Technology transfer is the often complex and multi-arena process of turning research into commercial applications.

"Research labs at universities all across the country are doing research that may have commercial applications," UTA President Robert E. Witt noted. "But they don't have the capital contacts and are not technology transfer experts."

UTA plans to become a national leader in such technology transfers, relying heavily on the incubator to get the job done.

The first director of the Arlington Technology Incubator is former Mayor Richard Greene, who is also an urban issues lecturer at the University.

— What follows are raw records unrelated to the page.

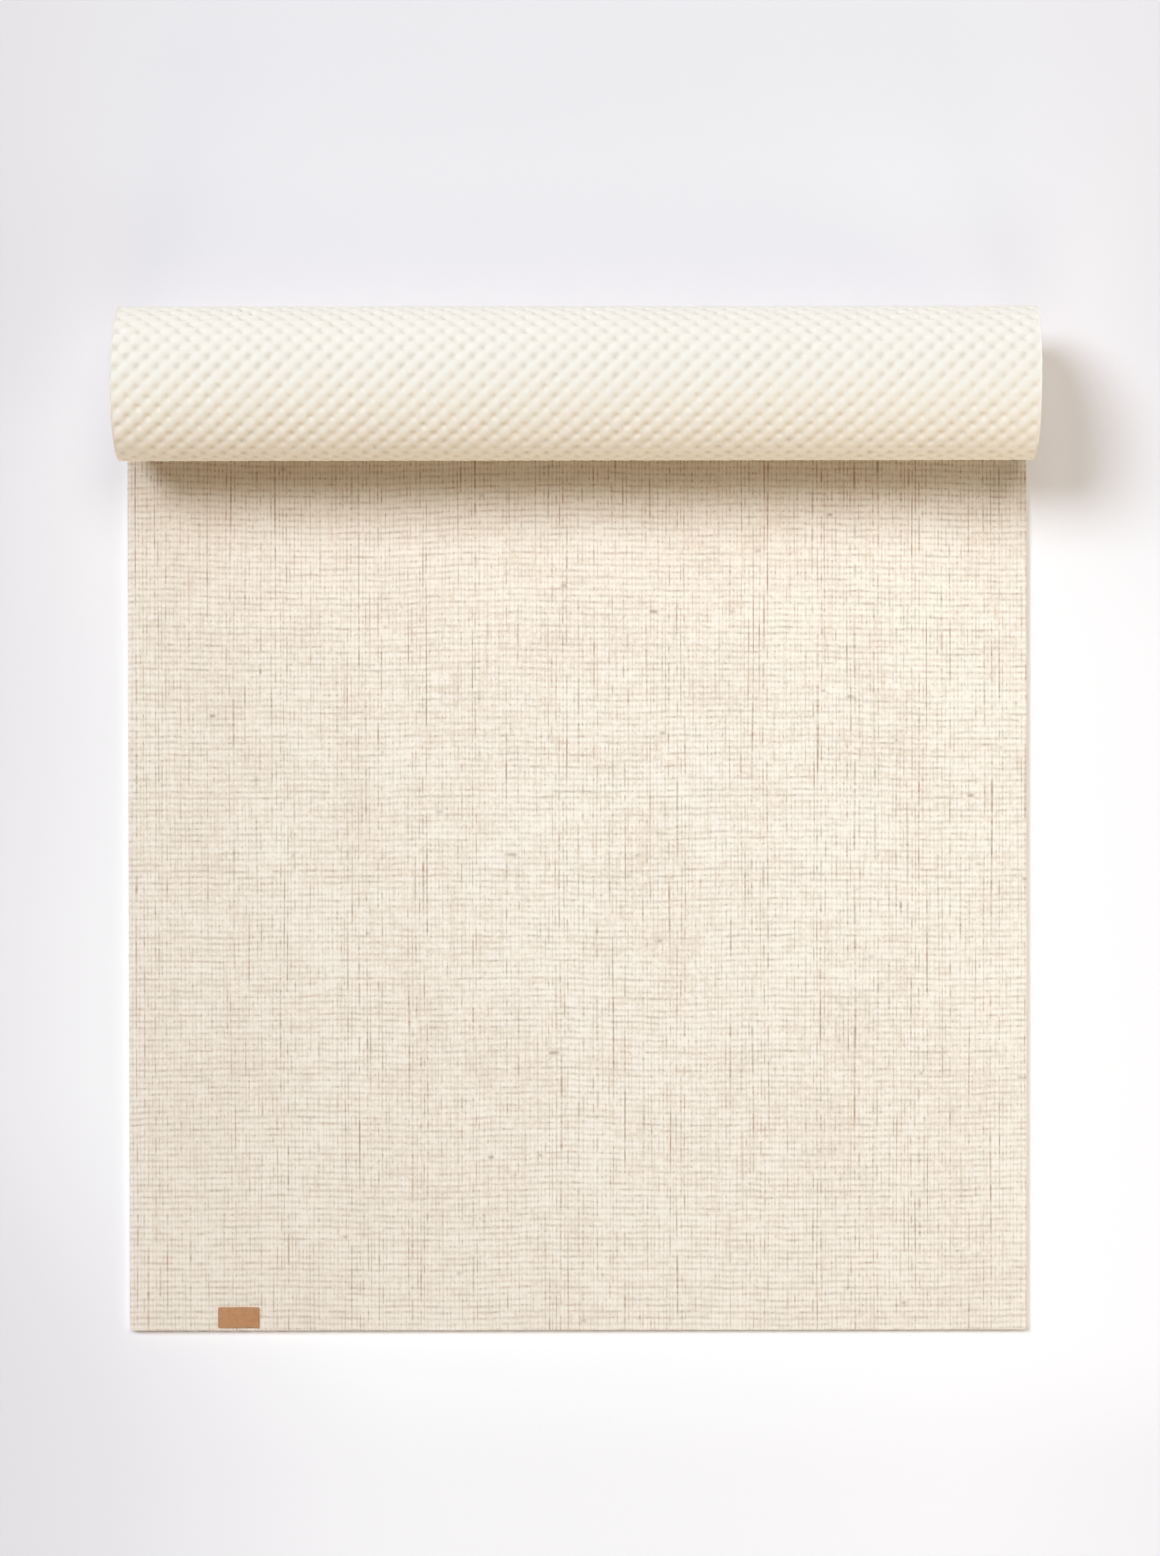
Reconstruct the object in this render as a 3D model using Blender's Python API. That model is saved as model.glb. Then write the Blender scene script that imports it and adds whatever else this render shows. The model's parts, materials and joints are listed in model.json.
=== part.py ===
"""A yoga mat, partly rolled: a woven jute face bonded to a cushioning foam sheet, with a leather label.

The near part of the mat lies flat on the floor, and the rest is wound up towards the viewer on top of it, woven face
inwards, so the roll shows the foam's grip side. The mat bends anywhere, so it is cut across into strips that are
hinged in a row. The flat strips fold up along the woven face, to wind the rest of the mat on to the roll. The
strips of the roll's outermost half lap fold out along the grip side, to let the roll down on to the floor.

Units are metres and +Z is up. The origin is the middle of the mat's footprint, on the floor: X runs along the roll,
and +Y points from the label end towards the roll.
"""

import math

import bmesh
import bpy

# The mat
MAT_WIDTH = 0.610
MAT_LENGTH = 1.730
FLAT_LENGTH = 0.637
COVER_THICKNESS = 0.0008
FOAM_THICKNESS = 0.0039
LAYER_GAP = 0.0003

# The roll, and the strips that the mat is cut into
ROLL_DEPTH = 0.103
LAP_GAP = 0.0007
STRIP_GAP = 0.0003
NEAR_END_LENGTH = 0.050
FLAT_STRIP_COUNT = 18
LAP_STRIP_COUNT = 9
FACETS_PER_LAP_STRIP = 4
LAP_STRIPS_LAP_SHARE = 0.5

# The leather label
LABEL_LENGTH = 0.028
LABEL_DEPTH = 0.014
LABEL_THICKNESS = 0.0010
LABEL_CORNER_RADIUS = 0.0010
LABEL_CORNER_SEGMENTS = 3
LABEL_GAP = 0.0003
LABEL_FROM_NEAR_EDGE = 0.0020
LABEL_FROM_LEFT_EDGE = 0.060

# Sizes that follow from the ones above
COVER_HEIGHT = FOAM_THICKNESS + LAYER_GAP
MAT_THICKNESS = COVER_HEIGHT + COVER_THICKNESS
LAP_PITCH = MAT_THICKNESS + LAP_GAP
RADIUS_LOST_PER_RADIAN = LAP_PITCH / math.tau
FIRST_RADIUS = (ROLL_DEPTH + LAP_PITCH) / 2
ROLLED_LENGTH = MAT_LENGTH - FLAT_LENGTH
LAST_RADIUS = math.sqrt(FIRST_RADIUS**2 - 2 * RADIUS_LOST_PER_RADIAN * ROLLED_LENGTH)
LAST_TURN = (FIRST_RADIUS - LAST_RADIUS) / RADIUS_LOST_PER_RADIAN

# The roll reaches furthest back a quarter turn on from the line where the mat lifts off the floor
ROLL_BEHIND_LIFT_LINE = FIRST_RADIUS + RADIUS_LOST_PER_RADIAN * (1 - math.pi / 2)
LIFT_LINE_Y = (FLAT_LENGTH - ROLL_BEHIND_LIFT_LINE) / 2
NEAR_EDGE_Y = LIFT_LINE_Y - FLAT_LENGTH

# The last flat strip is half as long as the others, so the roll stands at the middle of a whole one
FLAT_STRIP_LENGTH = (FLAT_LENGTH - NEAR_END_LENGTH) / (FLAT_STRIP_COUNT - 0.5)
LAP_STRIPS_TURN = math.tau * LAP_STRIPS_LAP_SHARE
LAP_STRIP_TURN = LAP_STRIPS_TURN / LAP_STRIP_COUNT

FOAM_COLOUR = (0.86, 0.82, 0.70, 1.0)
COVER_COLOUR = (0.74, 0.66, 0.54, 1.0)
LEATHER_COLOUR = (0.50, 0.25, 0.11, 1.0)


def roll_point(turn, depth):
    """The (y, z) of the wound mat where it has turned by `turn` radians, `depth` in from its grip side.

    The grip side follows the involute of a small circle, whose laps all lie one pitch apart.
    """
    radius = FIRST_RADIUS - RADIUS_LOST_PER_RADIAN * turn - depth
    y = LIFT_LINE_Y + RADIUS_LOST_PER_RADIAN * (1 - math.cos(turn)) + radius * math.sin(turn)
    z = FIRST_RADIUS - RADIUS_LOST_PER_RADIAN * math.sin(turn) - radius * math.cos(turn)
    return y, z


def radius_at(turn):
    """The grip side's radius of curvature at a turn."""
    return FIRST_RADIUS - RADIUS_LOST_PER_RADIAN * turn


def flat_hinge_y(number):
    """Where a flat strip starts, counted from one at the near end."""
    return NEAR_EDGE_Y + NEAR_END_LENGTH + FLAT_STRIP_LENGTH * (number - 1)


def evenly(start, end, steps):
    """Values from start to end, both included."""
    return [start + (end - start) * step / steps for step in range(steps + 1)]


def finish(name, colour, roughness):
    """A plain finish with the part's colour."""
    made = bpy.data.materials.get(name) or bpy.data.materials.new(name)
    made.use_nodes = True
    made.diffuse_color = colour
    shader = made.node_tree.nodes["Principled BSDF"]
    shader.inputs["Base Color"].default_value = colour
    shader.inputs["Roughness"].default_value = roughness
    shader.inputs["Metallic"].default_value = 0.0
    return made


def foam_finish():
    return finish("cream_foam", FOAM_COLOUR, 0.75)


def cover_finish():
    return finish("woven_jute", COVER_COLOUR, 0.9)


def leather_finish():
    return finish("tan_leather", LEATHER_COLOUR, 0.55)


def hinge(name, y, z, carrier):
    """An empty on a hinge line, carried by the hinge before it."""
    line = bpy.data.objects.new(name, None)
    bpy.context.scene.collection.objects.link(line)
    line.location = (0, y, z)
    if carrier is not None:
        line.parent = carrier
        line.location = (0, y - carrier["line_y"], z - carrier["line_z"])
    line["line_y"] = y
    line["line_z"] = z
    return line


def place(name, bm, made, line):
    """Makes a named object of a bmesh, with its material and with its origin on its hinge line."""
    if line is not None:
        bmesh.ops.translate(bm, verts=bm.verts, vec=(0, -line["line_y"], -line["line_z"]))
    mesh = bpy.data.meshes.new(name)
    bm.to_mesh(mesh)
    bm.free()
    mesh.materials.append(made)
    piece = bpy.data.objects.new(name, mesh)
    bpy.context.scene.collection.objects.link(piece)
    piece.parent = line
    return piece


def band(lower, upper):
    """A closed solid as wide as the mat, between two rows of (y, z) points that run side by side."""
    bm = bmesh.new()
    half = MAT_WIDTH / 2
    low = [bm.verts.new((-half, y, z)) for y, z in lower]
    high = [bm.verts.new((-half, y, z)) for y, z in upper]
    side = [
        bm.faces.new((low[at], low[at + 1], high[at + 1], high[at]))
        for at in range(len(low) - 1)
    ]
    swept = bmesh.ops.extrude_face_region(bm, geom=side, use_keep_orig=True)
    moved = [item for item in swept["geom"] if isinstance(item, bmesh.types.BMVert)]
    bmesh.ops.translate(bm, verts=moved, vec=(MAT_WIDTH, 0, 0))
    bmesh.ops.recalc_face_normals(bm, faces=bm.faces)
    return bm


def flat_band(near, far, bottom, top):
    """One layer of a flat stretch."""
    return band([(near, bottom), (far, bottom)], [(near, top), (far, top)])


def wound_band(turns, outer_depth, inner_depth):
    """One layer of a wound stretch, through the given turns."""
    outer = [roll_point(turn, outer_depth) for turn in turns]
    inner = [roll_point(turn, inner_depth) for turn in turns]
    return band(outer, inner)


def flat_stretch(name, near, far, line):
    """The foam and the woven face of a flat stretch."""
    place(f"{name}_foam", flat_band(near, far, 0, FOAM_THICKNESS), foam_finish(), line)
    place(f"{name}_cover", flat_band(near, far, COVER_HEIGHT, MAT_THICKNESS), cover_finish(), line)


def wound_stretch(name, turns, line):
    """The foam and the woven face of a wound stretch."""
    place(f"{name}_foam", wound_band(turns, 0, FOAM_THICKNESS), foam_finish(), line)
    place(f"{name}_cover", wound_band(turns, COVER_HEIGHT, MAT_THICKNESS), cover_finish(), line)


def near_end():
    """The end of the mat that carries the label and stays where it lies. Its underside is what the mat rests on."""
    flat_stretch("near_end", NEAR_EDGE_Y, flat_hinge_y(1) - STRIP_GAP / 2, None)


def flat_strips():
    """The rest of the flat part, each strip hinged to the one before it along the woven face."""
    line = None
    for number in range(1, FLAT_STRIP_COUNT + 1):
        near = flat_hinge_y(number)
        far = min(near + FLAT_STRIP_LENGTH, LIFT_LINE_Y)
        line = hinge(f"flat_hinge_{number:02d}", near, MAT_THICKNESS, line)
        flat_stretch(f"flat_strip_{number:02d}", near + STRIP_GAP / 2, far - STRIP_GAP / 2, line)
    return line


def lap_strips(line):
    """The roll's outermost half lap, each strip hinged to the one before it along the grip side."""
    for number in range(1, LAP_STRIP_COUNT + 1):
        start = LAP_STRIP_TURN * (number - 1)
        end = start + LAP_STRIP_TURN
        line = hinge(f"lap_hinge_{number:02d}", *roll_point(start, 0), line)
        first = start + STRIP_GAP / 2 / radius_at(start)
        last = end - STRIP_GAP / 2 / radius_at(end)
        wound_stretch(f"lap_strip_{number:02d}", evenly(first, last, FACETS_PER_LAP_STRIP), line)
    return line


def rest_of_roll(line):
    """The rest of the roll, which keeps its winding."""
    line = hinge("roll_hinge", *roll_point(LAP_STRIPS_TURN, 0), line)
    first = LAP_STRIPS_TURN + STRIP_GAP / 2 / radius_at(LAP_STRIPS_TURN)
    facets = math.ceil((LAST_TURN - first) / LAP_STRIP_TURN * FACETS_PER_LAP_STRIP)
    wound_stretch("roll", evenly(first, LAST_TURN, facets), line)


def leather_label():
    """The small leather label near the mat's left corner, on the woven face."""
    bm = bmesh.new()
    bmesh.ops.create_cube(bm, size=1.0)
    bmesh.ops.scale(bm, verts=bm.verts, vec=(LABEL_LENGTH, LABEL_DEPTH, LABEL_THICKNESS))
    upright = [edge for edge in bm.edges if edge.verts[0].co.xy == edge.verts[1].co.xy]
    bmesh.ops.bevel(
        bm,
        geom=upright,
        offset=LABEL_CORNER_RADIUS,
        segments=LABEL_CORNER_SEGMENTS,
        profile=0.5,
        affect="EDGES",
        material=-1,
    )
    label = place("leather_label", bm, leather_finish(), None)
    label.location = (
        LABEL_FROM_LEFT_EDGE + LABEL_LENGTH / 2 - MAT_WIDTH / 2,
        NEAR_EDGE_Y + LABEL_FROM_NEAR_EDGE + LABEL_DEPTH / 2,
        MAT_THICKNESS + LABEL_GAP + LABEL_THICKNESS / 2,
    )


def main():
    for old in list(bpy.data.objects):
        bpy.data.objects.remove(old)
    near_end()
    leather_label()
    line = flat_strips()
    line = lap_strips(line)
    rest_of_roll(line)


main()
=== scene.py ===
"""Dresses a partly rolled yoga mat: a dimpled foam base, a woven jute face and a small bare leather label.

The mat is one sheet. A place on it is given by how far across it lies, how far along it lies from the near
edge, and how high it lies above the foam's grip side. One function turns such a place into a point of the
room, on the floor or in the roll. The sheet is made in stretches that reach from the middle of one hinged
strip to the middle of the next, so each stretch spans one hinge and its ends stay square to the next.
"""

import json
import math

import bmesh
import bpy
import numpy as np
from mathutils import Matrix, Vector

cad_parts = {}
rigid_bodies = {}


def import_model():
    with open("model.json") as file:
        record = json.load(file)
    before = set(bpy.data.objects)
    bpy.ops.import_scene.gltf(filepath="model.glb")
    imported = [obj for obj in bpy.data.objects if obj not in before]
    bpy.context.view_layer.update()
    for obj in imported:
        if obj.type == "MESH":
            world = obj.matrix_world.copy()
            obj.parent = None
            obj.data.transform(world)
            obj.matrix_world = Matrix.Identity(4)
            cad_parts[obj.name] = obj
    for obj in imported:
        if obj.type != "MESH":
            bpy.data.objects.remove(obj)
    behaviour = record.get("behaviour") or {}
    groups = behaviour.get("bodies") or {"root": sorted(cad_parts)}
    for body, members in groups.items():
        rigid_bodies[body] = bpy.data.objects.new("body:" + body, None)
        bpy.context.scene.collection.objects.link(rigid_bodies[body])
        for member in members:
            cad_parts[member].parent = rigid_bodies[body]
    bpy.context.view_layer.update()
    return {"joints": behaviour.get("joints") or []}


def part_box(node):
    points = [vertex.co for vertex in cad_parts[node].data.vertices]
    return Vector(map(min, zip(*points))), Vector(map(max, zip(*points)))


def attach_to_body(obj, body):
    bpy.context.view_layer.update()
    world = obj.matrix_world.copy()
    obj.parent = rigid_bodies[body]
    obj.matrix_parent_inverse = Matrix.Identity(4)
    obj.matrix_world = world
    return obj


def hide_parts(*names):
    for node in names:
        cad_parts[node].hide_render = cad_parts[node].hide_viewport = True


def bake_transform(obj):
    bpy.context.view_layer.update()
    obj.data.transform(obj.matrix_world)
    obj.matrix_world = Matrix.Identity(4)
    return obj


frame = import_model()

bl_info = {
    "name": "Rolled Yoga Mat",
    "version": (1, 0, 0),
    "blender": (4, 5, 0),
    "location": "View3D > Sidebar > Yoga Mat",
    "description": "Dresses a partly rolled yoga mat in dimpled foam, woven jute and leather",
    "category": "Object",
}

# The hinge lines, in order from the near end to the roll
FLAT_JOINTS = [joint for joint in frame["joints"] if joint["name"].startswith("flat_fold")]
LAP_JOINTS = [joint for joint in frame["joints"] if not joint["name"].startswith("flat_fold")]

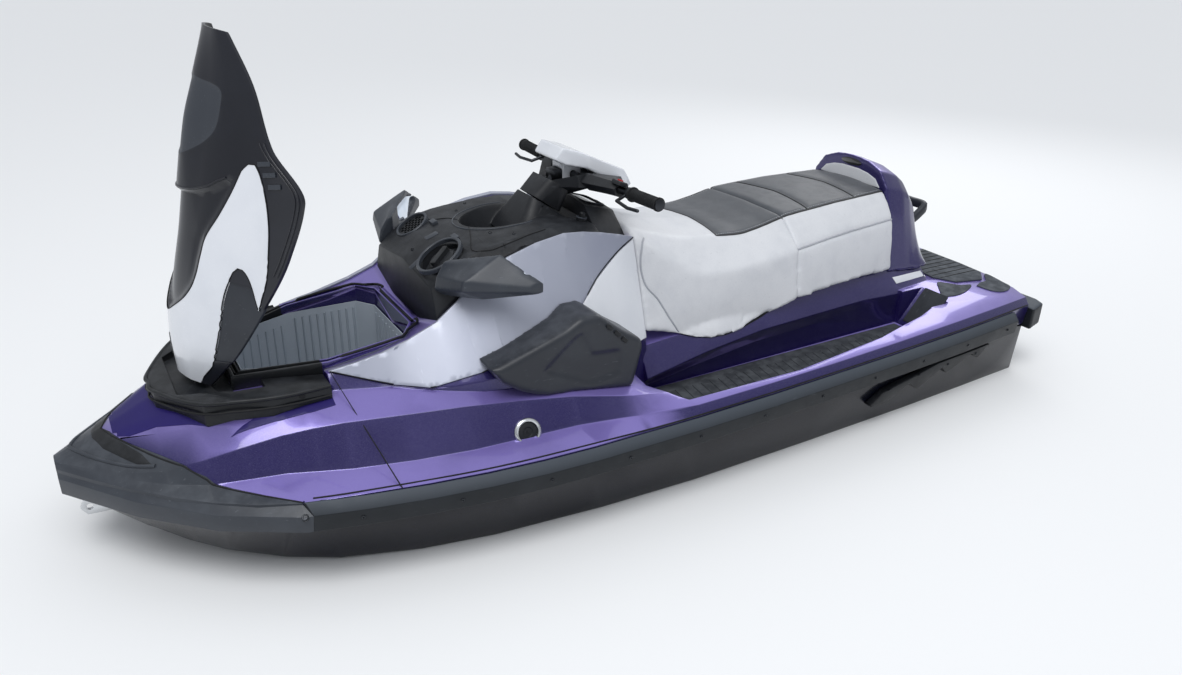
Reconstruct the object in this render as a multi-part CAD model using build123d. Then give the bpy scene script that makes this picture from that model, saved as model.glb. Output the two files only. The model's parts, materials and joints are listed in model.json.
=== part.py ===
from build123d import *
from math import cos, pi, radians, sin
import os

os.makedirs("parts", exist_ok=True)

# Three-seat personal watercraft. Millimetres. +X is the bow, +Y is port, +Z is up.
# Everything is drawn with heights above the keel line, and is set down by WATERLINE
# when it is saved, so that the origin is on the centre plane, amidships, at the
# level of the calm water.
WATERLINE = 170.0
SEAT_GAP = 0.35           # between curved faces that lie on each other
EASY_GAP = 1.0            # between parts that are pushed together by hand
BOND_Z = 360.0            # flat joint between hull and deck
TRANSOM_X = -1540.0


def save(name, shape):
    solids = shape.solids()
    made = solids[0] if len(solids) == 1 else Compound(children=list(solids))
    export_step(made.moved(Location((0, 0, -WATERLINE))), f"parts/{name}.step")


def mirrored(shape):
    return mirror(shape, about=Plane.XZ)


def both(shape):
    return Compound(children=[*shape.solids(), *mirrored(shape).solids()])


def cut(shape, *tools):
    for tool in tools:
        shape = shape - tool
    return shape


def box(x0, x1, y0, y1, z0, z1):
    made = Box(x1 - x0, y1 - y0, z1 - z0)
    return made.moved(Location(((x0 + x1) / 2, (y0 + y1) / 2, (z0 + z1) / 2)))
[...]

Greene is accustomed to big projects and to working in multiple spheres of influence with crucial financial and political components. He directed the effort to bring the 2012 Olympics to the region. He was also the major player in Arlington's successful efforts to keep the General Motors plant and for the retention of the Texas Rangers baseball team. He will office on campus.

"The role of the incubator will be as a catalyst for the coming together of research and development with the commercial business sector," he said.

"One of the key elements is to involve financial and economic analysts to bring reality to the development of ideas."

In short, Greene said, the incubator program will be "leading edge."

"Bringing scientific research together with entrepreneurs could do more to advance the local economy and create rewarding jobs than anything we have ever seen," he added. "It is a unique challenge."

Too, the presence of the incubator, along with such supporting entities as the University's newly installed supercomputer system, should entice researchers with projects that lend themselves to technology transfer applications.

Result? Arlington Chamber President Wes Jury predicts that the incubator will be instrumental in creating "the next generation of technology-based companies."